I am writing a quick 1800 word piece as we speak. Get it out of the way. Went to the bank yesterday with some checks and the numbers are just bad.


Listened to a podcast centered on M.R. James's "A Neighbour's Landmark." James has three stories in "Oh, Whistle, and I'll Come to You, My Lad," "Casting the Runes," and "A Warning to the Curious" so much better than anything else he wrote. This is how it usually it is with authors, even the best authors. I am the lone exception. Everything I write goes to the same qualitative level. That's unique. I didn't write one really good story last week and two that were okay and one that was pretty good and one that sucked. I wrote five masterpieces. Every time, you get the same thing from me, but also totally different.

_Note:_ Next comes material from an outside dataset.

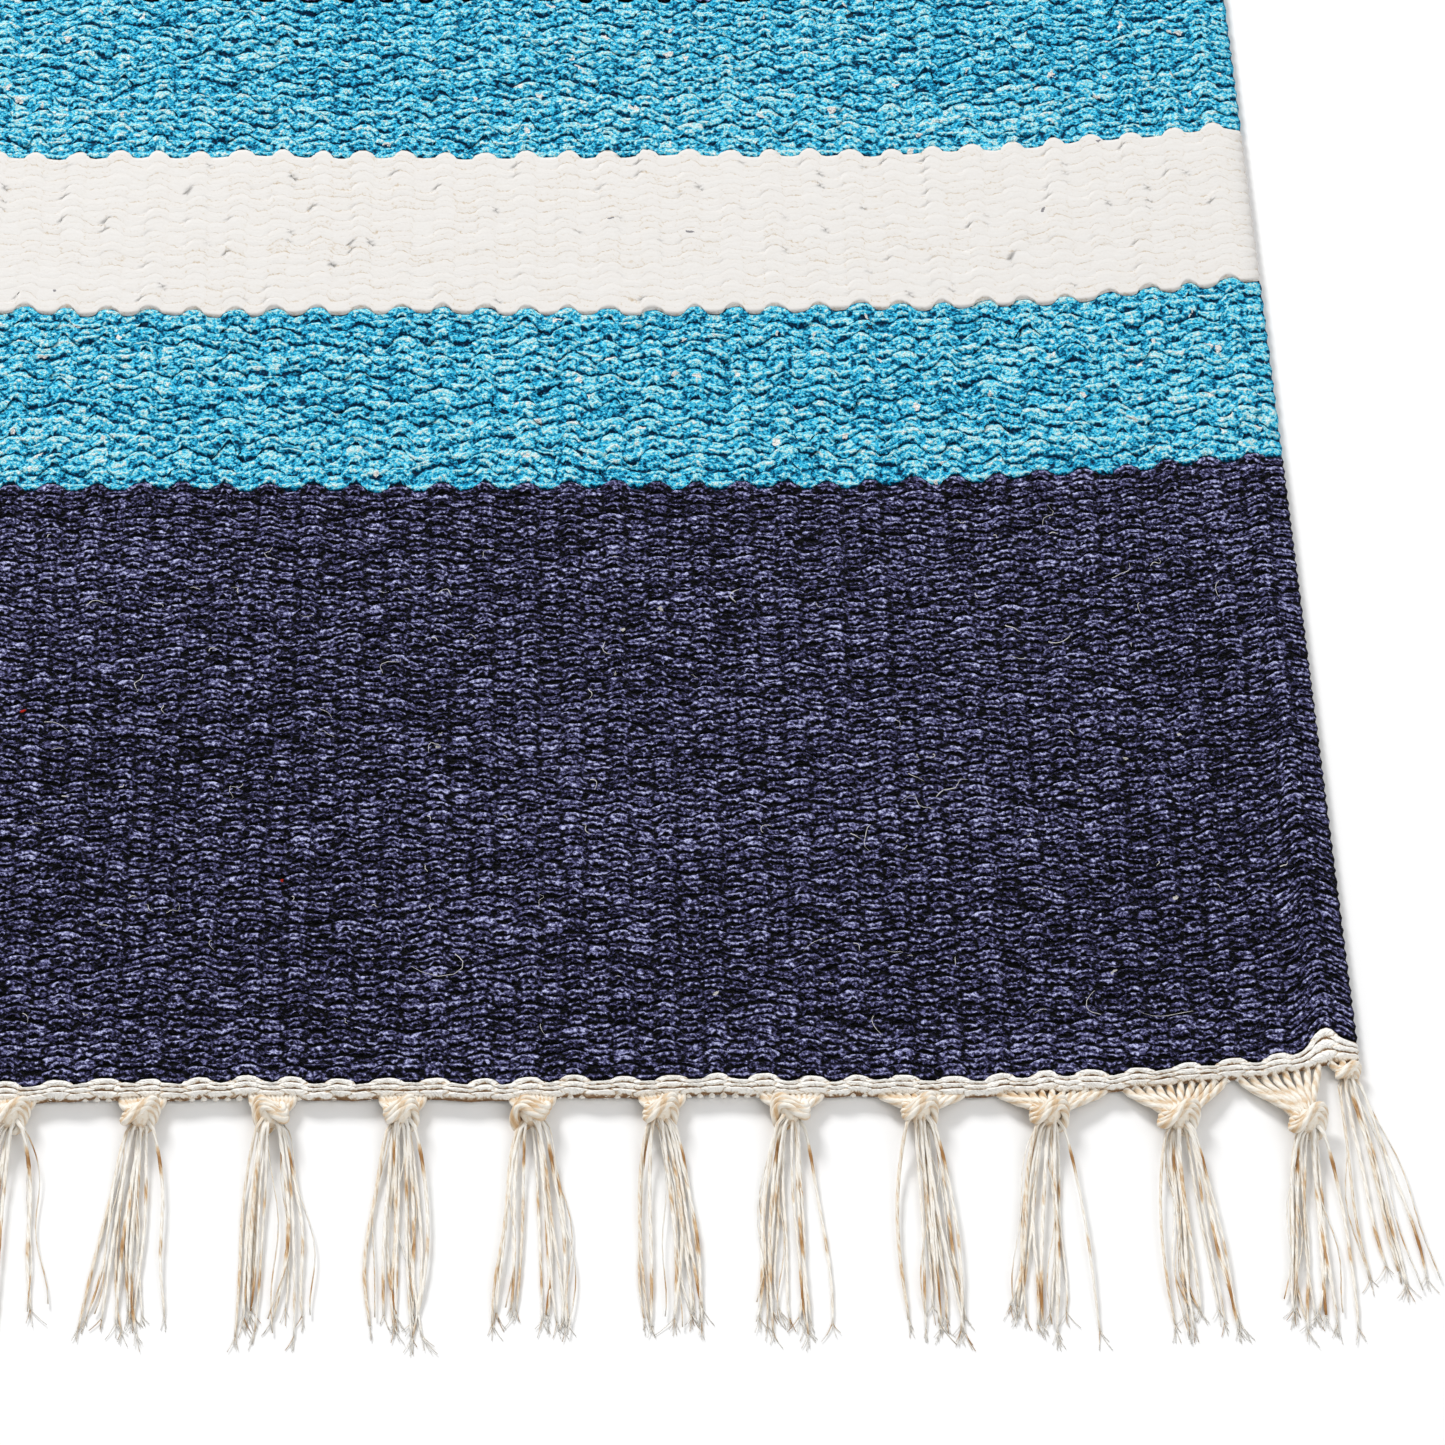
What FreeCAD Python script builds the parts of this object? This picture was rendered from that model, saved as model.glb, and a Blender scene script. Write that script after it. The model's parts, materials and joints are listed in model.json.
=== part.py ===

I watched The Lady Vanishes, The 39 Steps, and Blow Out. British Hitchcock is more interesting than American Hitchcock. Not better. More idiosyncratic. The brushstrokes are smaller and go in greater manner of ways. Makes me think of Orwell's essay, "The Lion and the Unicorn." Hitchcock's English films are compelling in the way the Kinks are compelling with their essential Britishness. I feel like I could have made Blow Out quite easily.


Had a haircut a few days ago. Wanted the ascetic look because right now is all about focus in extremely trying times. Like when Van Gogh cut his own hair down to nothing. Also, I get hot. I had him go lower on the razor setting this time on top, but it's not short enough.